**COLLECTED MATERIAL:**
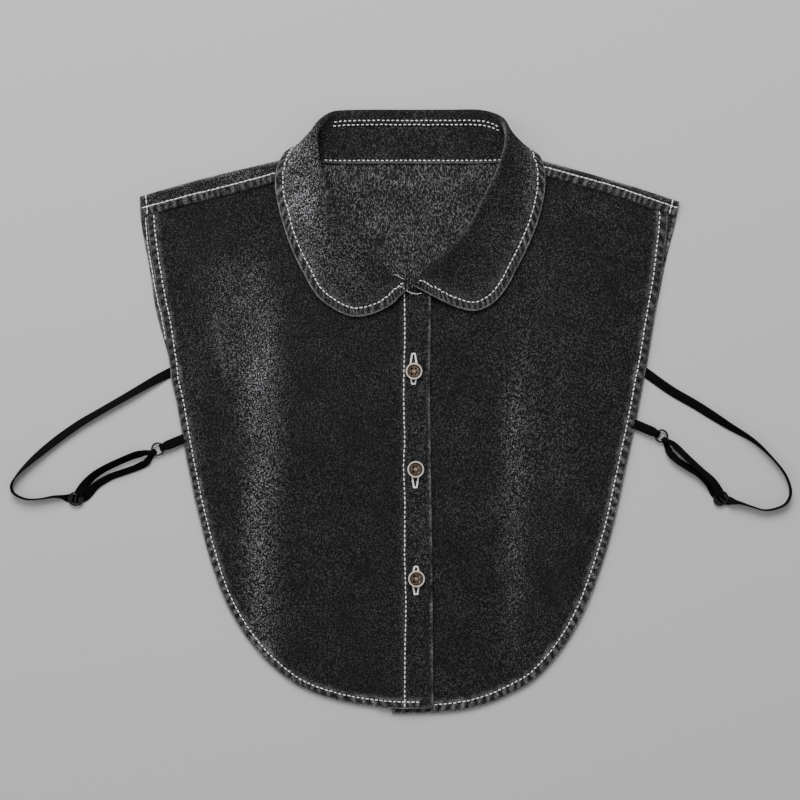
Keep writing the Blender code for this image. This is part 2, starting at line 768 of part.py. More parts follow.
# Buttons: four holes, a raised rim
def build_button(name, row, surface):
    radius = BUTTON_DIAMETER / 2
    y = TOP_Y - row * BODY_LENGTH
    base = left_top(BUTTON_X, y) + CLEARANCE
    bm = bmesh.new()
    bmesh.ops.create_cone(
        bm, cap_ends=True, segments=18, radius1=radius * 0.86, radius2=radius, depth=BUTTON_THICKNESS
    )
    face = max(bm.faces, key=lambda item: item.calc_center_median().z)
    bmesh.ops.inset_region(bm, faces=[face], thickness=BUTTON_RIM * 0.55)
    bmesh.ops.inset_region(bm, faces=[face], thickness=BUTTON_RIM * 0.45, depth=-BUTTON_DISH)
    for vert in bm.verts:
        vert.co += Vector((BUTTON_X, y, base + BUTTON_THICKNESS / 2))
    button = add_object(name, bm, surface)
    for k in range(4):
        angle = math.pi * (k / 2 + 0.25)
        spot = Vector((math.cos(angle), math.sin(angle), 0)) * BUTTON_HOLE_SPACING / math.sqrt(2)
        hole = bmesh.new()
        bmesh.ops.create_cone(
            hole,
            cap_ends=True,
            segments=6,
            radius1=BUTTON_HOLE / 2,
            radius2=BUTTON_HOLE / 2,
            depth=3 * BUTTON_THICKNESS,
        )
        for vert in hole.verts:
            vert.co += Vector((BUTTON_X, y, base + BUTTON_THICKNESS / 2)) + spot
        cutter = add_object(f"{name}_hole_{k}", hole, surface)
        cutter.hide_render = True
        cutter.display_type = "WIRE"
        boolean = button.modifiers.new(f"hole_{k}", "BOOLEAN")
        boolean.operation = "DIFFERENCE"
        boolean.solver = "EXACT"
        boolean.object = cutter
    return button


# Straps
def strap_place(side, out, y, anchor="tab"):
    """A place beside the body, in metres, from its distance out from the side hem in millimetres."""
    sign = -1 if side == "left" else 1
    return Vector((sign * (HEM_SHARES[side][anchor] * BODY_WIDTH + out * MM), y * MM))


def hairpin(ring, pull):
    """Points of a band that goes round a ring's wire, from under it to over it."""
    toward = Vector((pull[0], pull[1], 0)).normalized()
    centre = Vector((ring[0], ring[1], 0)) - toward * ((RING_DIAMETER - RING_WIRE) / 2 - CLEARANCE)
    centre.z = RING_HEIGHT
    line = []
    for k in range(7):
        angle = math.pi * k / 6
        line.append(centre + PIN_RADIUS * (toward * math.sin(angle) - Vector((0, 0, math.cos(angle)))))
    return line


def band(name, points, turns, widths, surface):
    """A flat band along a line of points, turned about its length."""
    bm = bmesh.new()
    rings = []
    side = None
    for k, point in enumerate(points):
        heading = (points[min(k + 1, len(points) - 1)] - points[max(k - 1, 0)]).normalized()
        level = heading.to_2d()
        if level.length > 0.35:
            fresh = Vector((-level.y, level.x, 0)).normalized()
            side = -fresh if side and side.dot(fresh) < 0 else fresh
        over = heading.cross(side).normalized()
        if over.z < 0:
            over = -over
        angle = math.radians(turns[k])
        across = side * math.cos(angle) + over * math.sin(angle)
        through_band = heading.cross(across).normalized()
        half = across * STRAP_WIDTH * widths[k] / 2
        thick = through_band * STRAP_THICKNESS / 2
        corners = (half + thick, half - thick, -half - thick, -half + thick)
        lift = Vector((0, 0, max(0.0, -min(point.z + corner.z for corner in corners))))
        rings.append([bm.verts.new(point + corner + lift) for corner in corners])
    for a, b in zip(rings, rings[1:]):
        for k in range(4):
            bm.faces.new((a[k], a[(k + 1) % 4], b[(k + 1) % 4], b[k]))
    bm.faces.new(rings[0][::-1])
    bm.faces.new(rings[-1])
    return add_object(name, bm, surface)


def route(side, rows, anchor="tab"):
    """Smooth points and turns along a table of out, y, height and turn."""
    spots = [strap_place(side, out, y) for out, y, _, _ in rows]
    spots[0] = strap_place(side, rows[0][0], rows[0][1], anchor)
    levels = [(height * MM, turn * 0.1 * MM) for _, _, height, turn in rows]
    line = through([Vector((*spot, *level)) for spot, level in zip(spots, levels)], STRAP_STEP)
    return [Vector(item[:3]) for item in line], [item[3] / MM / 0.1 for item in line]


def build_strap(side, surface):
    data = STRAPS[side]
    ring = strap_place(side, *data["ring"])
    out_points, out_turns = route(side, data["out"], "start")
    back_points, back_turns = route(side, data["back"])
    pin = hairpin(ring, data["pull"])
    points = out_points + pin + back_points
    turns = out_turns + [0.0] * len(pin) + back_turns
    half_way = (1 + PIN_WIDTH) / 2
    widths = [1.0] * (len(out_points) - 1) + [half_way] + [PIN_WIDTH] * len(pin)
    widths += [half_way] + [1.0] * (len(back_points) - 1)
    return band(f"strap_{side}", points, turns, widths, surface)


def build_tab(side, surface):
    data = STRAPS[side]
    ring = strap_place(side, *data["ring"])
    edge = strap_place(side, *data["tab"][0])
    middle = strap_place(side, *data["tab"][1])
    pull = (ring - middle).normalized()
    pin = hairpin(ring, pull)
    low = [Vector((edge.x, edge.y, STRAP_THICKNESS / 2)), Vector((middle.x, middle.y, STRAP_THICKNESS / 2))]
    high = [point + Vector((0, 0, RING_HEIGHT * 2 - STRAP_THICKNESS)) for point in low[::-1]]
    points = low + pin + high
    widths = [1.0, (1 + PIN_WIDTH) / 2] + [PIN_WIDTH] * len(pin) + [(1 + PIN_WIDTH) / 2, 1.0]
    return band(f"tab_{side}", points, [0.0] * len(points), widths, surface)


def build_ring(side, surface):
    ring = strap_place(side, *STRAPS[side]["ring"])
    bm = bmesh.new()
    radius = (RING_DIAMETER - RING_WIRE) / 2
    rings = []
    for k in range(20):
        angle = 2 * math.pi * k / 20
        way = Vector((math.cos(angle), math.sin(angle), 0))
        centre = Vector((ring.x, ring.y, RING_HEIGHT)) + way * radius
        circle = []
        for j in range(6):
            turn = 2 * math.pi * j / 6
            offset = way * math.cos(turn) + Vector((0, 0, math.sin(turn)))
            circle.append(bm.verts.new(centre + RING_WIRE / 2 * offset))
        rings.append(circle)
    for k in range(20):
        a, b = rings[k], rings[(k + 1) % 20]
        for j in range(6):
            bm.faces.new((a[j], a[(j + 1) % 6], b[(j + 1) % 6], b[j]))
    return add_object(f"ring_{side}", bm, surface)


def build_slider(side, surface):
    data = STRAPS[side]
    spot = strap_place(side, *data["out"][data["slider_row"]][:2])
    centre = Vector((spot.x, spot.y, (SLIDER_BOTTOM + SLIDER_TOP) / 2))
    bm = bmesh.new()
    bmesh.ops.create_cone(bm, cap_ends=True, segments=20, radius1=0.5, radius2=0.5, depth=1)
    for vert in bm.verts:
        x, y, z = vert.co
        vert.co = Vector((x * SLIDER_ALONG, y * SLIDER_ACROSS, z * SLIDER_THICKNESS))
    slider = add_object(f"slider_{side}", bm, surface)
    slider.location = centre
    slider.rotation_euler = (0, 0, math.radians(data["slider_heading"]))
    for k, sign in enumerate((-1, 1)):
        slot = bmesh.new()
        bmesh.ops.create_cube(slot, size=1)
        for vert in slot.verts:
            vert.co = Vector(
                (
                    vert.co.x * SLIDER_SLOT + sign * (SLIDER_BAR + SLIDER_SLOT) / 2,
                    vert.co.y * (STRAP_WIDTH + 2 * CLEARANCE),
                    vert.co.z * SLIDER_THICKNESS * 3,
                )
            )
        cutter = add_object(f"slider_{side}_slot_{k}", slot, surface)
        cutter.location = centre
        cutter.rotation_euler = slider.rotation_euler
        cutter.hide_render = True
        cutter.display_type = "WIRE"
        boolean = slider.modifiers.new(f"slot_{k}", "BOOLEAN")
        boolean.operation = "DIFFERENCE"
        boolean.solver = "EXACT"
        boolean.object = cutter
    return slider


clear_scene()
denim = material("denim_washed_black", DENIM, 0.85)
denim_inside = material("denim_inside", DENIM_INSIDE, 0.9)
elastic = material("elastic_black", ELASTIC, 0.75)
metal = material("metal_black", BLACK_METAL, 0.35, 0.6)
horn = material("button_horn", BUTTON_HORN, 0.4)
build_back_panel(denim_inside)
build_front_left(denim)
build_front_right(denim)
build_placket(denim)
build_stand(denim)
build_leaf(denim)
for button_name, button_row in BUTTON_ROWS.items():
    build_button(button_name, button_row, horn)
for strap_side in STRAPS:
    build_strap(strap_side, elastic)
    build_tab(strap_side, elastic)
    build_ring(strap_side, metal)
    build_slider(strap_side, metal)
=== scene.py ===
"""Detachable denim collar lying flat: the look of its cloth, stitching, buttons and straps.

Positions are metres in the frame's own axes: +X to the right of the view, +Y to the back of the
neck, +Z up. Rows of points are written in millimetres.
"""

import math

import bmesh
import bpy
import numpy as np
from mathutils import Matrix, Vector
from mathutils.geometry import delaunay_2d_cdt


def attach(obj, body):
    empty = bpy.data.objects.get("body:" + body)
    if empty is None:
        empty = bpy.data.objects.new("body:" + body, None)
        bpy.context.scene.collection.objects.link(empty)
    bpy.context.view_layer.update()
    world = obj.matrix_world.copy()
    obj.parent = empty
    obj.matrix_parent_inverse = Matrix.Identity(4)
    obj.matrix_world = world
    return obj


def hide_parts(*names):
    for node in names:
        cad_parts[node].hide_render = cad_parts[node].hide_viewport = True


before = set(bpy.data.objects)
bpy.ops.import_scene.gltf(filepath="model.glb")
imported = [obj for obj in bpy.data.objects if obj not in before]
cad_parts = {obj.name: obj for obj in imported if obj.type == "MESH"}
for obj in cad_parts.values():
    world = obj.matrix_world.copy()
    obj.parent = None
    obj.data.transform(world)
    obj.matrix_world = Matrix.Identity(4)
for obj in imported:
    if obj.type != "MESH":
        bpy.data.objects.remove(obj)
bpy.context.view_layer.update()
MM = 0.001


# Back panel
# One layer of washed denim, its inside face up in the neck opening, its hem turned and worn pale.
# It lies under everything and rises a little over the part of the leaf tucked beneath it.
DENIM_LAYER = 1.0 * MM
BACK_TOP = DENIM_LAYER
LEAF_ROOM = 2.0 * MM
NECK_SEAM_Y = 161.0 * MM
SHEET_CELL = 2.2 * MM
OUTLINE_STEP = 1.6 * MM

LEFT_EDGE_ROWS = (
    (-173.3, 138.4), (-173.3, 134.5), (-172.6, 123.5), (-170.6, 110.6), (-168.0, 97.7), (-165.9, 84.8),
    (-164.2, 71.9), (-162, 59), (-159.1, 46.1), (-155.9, 33.2), (-152.9, 20.3), (-149.8, 7.4),
    (-147.5, -5.5), (-145.3, -18.4), (-143.0, -31.3), (-140.4, -44.2), (-137.8, -57.1), (-134.6, -70),
    (-131.4, -82.9), (-127.8, -95.8), (-123.6, -108.7), (-118.5, -121.6), (-111.7, -134.5), (-103, -147.4),
    (-92, -160.3), (-77.0, -173.0), (-64.3, -179.9), (-46.6, -185.8), (-31.4, -188.9), (-21.1, -190.1),
    (-8.8, -190.9), (7.3, -190.9),
)
RIGHT_EDGE_ROWS = (
    (174.3, 135.1), (173.7, 132.5), (172.4, 123.5), (169.2, 110.6), (165.9, 97.7), (163.4, 84.8),
    (160.8, 71.9), (158.4, 59), (156.1, 46.1), (153.8, 33.2), (151.4, 20.3), (149.0, 7.4),
    (146.5, -5.5), (143.8, -18.4), (141.0, -31.3), (138.3, -44.2), (135.6, -57.1), (132.7, -70),
    (129.3, -82.9), (125.4, -95.8), (121.1, -108.7), (116.2, -121.6), (110.3, -134.5), (102.7, -147.4),
    (93.3, -160.3), (80.8, -172.9), (68.8, -180.1), (55, -186.5), (40.8, -191.0), (29.9, -192.9),
    (17, -194), (2.1, -194.5), (-10.8, -194.5),
)
SHOULDER_LEFT_ROWS = ((-173.3, 138.4), (-150, 145.2), (-130, 150.6), (-108.8, 155.8), (-84.3, 161.6), (-78, 163.4))
SHOULDER_RIGHT_ROWS = ((174.3, 135.1), (150, 143.2), (130, 149.2), (110, 155), (88, 161.2), (82, 162.8))
BACK_NECK_ROWS = ((-78, 163.4), (-65, 166.6), (-48, 165.2), (0, 165), (48, 165.2), (65, 166.6), (82, 162.8))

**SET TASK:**
Start with the line that contains "clear_scene()" and end with the line that contains "if empty is"; give those lines again exactly, and no others.

**RESULT OF THE TASK:**
clear_scene()
denim = material("denim_washed_black", DENIM, 0.85)
denim_inside = material("denim_inside", DENIM_INSIDE, 0.9)
elastic = material("elastic_black", ELASTIC, 0.75)
metal = material("metal_black", BLACK_METAL, 0.35, 0.6)
horn = material("button_horn", BUTTON_HORN, 0.4)
build_back_panel(denim_inside)
build_front_left(denim)
build_front_right(denim)
build_placket(denim)
build_stand(denim)
build_leaf(denim)
for button_name, button_row in BUTTON_ROWS.items():
    build_button(button_name, button_row, horn)
for strap_side in STRAPS:
    build_strap(strap_side, elastic)
    build_tab(strap_side, elastic)
    build_ring(strap_side, metal)
    build_slider(strap_side, metal)
=== scene.py ===
"""Detachable denim collar lying flat: the look of its cloth, stitching, buttons and straps.

Positions are metres in the frame's own axes: +X to the right of the view, +Y to the back of the
neck, +Z up. Rows of points are written in millimetres.
"""

import math

import bmesh
import bpy
import numpy as np
from mathutils import Matrix, Vector
from mathutils.geometry import delaunay_2d_cdt


def attach(obj, body):
    empty = bpy.data.objects.get("body:" + body)
    if empty is None:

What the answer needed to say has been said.